Senator Oliver: What about Senator Segal who wants to speak?
Senator Corbin: How many more speakers do we have?
Senator Cools: Put the motion.
Senator Stratton: There are two other people that want to speak.
The Hon. the Speaker: I have explained what the practice has been. It
seems to me what I am hearing is that if a motion to adjourn is being insisted
upon, I have no alternative but to do that.
My only question now is this: Do I recognize Senator Tardif, who indicated
she wanted to move the adjournment of the debate or do I recognize Senator
Cools, who said, notwithstanding the practice, that she wished to move the
adjournment of the debate, or does it matter?
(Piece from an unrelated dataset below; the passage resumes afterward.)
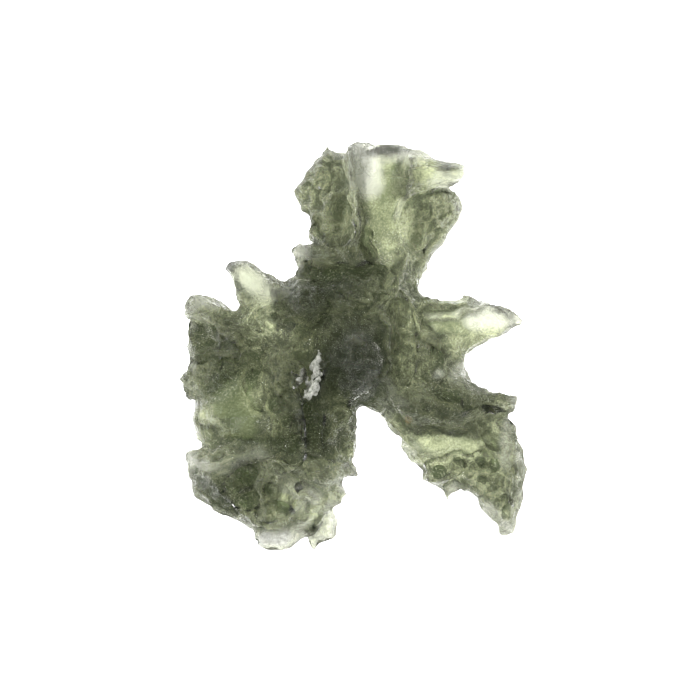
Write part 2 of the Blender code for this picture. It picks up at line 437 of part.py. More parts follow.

The Deputy Leader of the Opposition is recognized for purposes of the
Senator Tardif: I propose the adjournment of the debate.
The Hon. the Speaker: Senator Tardif has moved that further debate on
this item be continued to the next sitting of the Senate.
Is it your pleasure, honourable senators, to adopt the motion?
Some Hon. Senators: No.
Some Hon. Senators: Yes.
The Hon. the Speaker: All those in favour of the motion please signify
by saying yea?
Some Hon. Senators: Yea.
The Hon. the Speaker: Those opposed signify by saying nay.
Some Hon. Senators: Nay.
Some Hon. Senators: On division.
Senator Cools: No, His Honour has not pronounced.
The Hon. the Speaker: In my opinion the nays have it.
Some Hon. Senators: Shame!
The Hon. the Speaker: I will try it one more time, honourable
senators, for greater clarity.
All those in favour of the motion to adjourn the debate moved by Senator
Tardif, seconded by Senator Cowan that further debate in this item, Senator
Tkachuk's motion, be continued at the next sitting of the Senate.
Is it your pleasure, honourable senators, to adopt the motion?
Some Hon. Senators: No.
Some Hon. Senators: Yea.
The Hon. the Speaker: Shall the motion carry on division?
Senator Cools: No.
Some Hon. Senators: Yes.
On motion of Senator Tardif, debate adjourned, on division.
The Senate adjourned until Wednesday, May 30, at 1:30 p.m.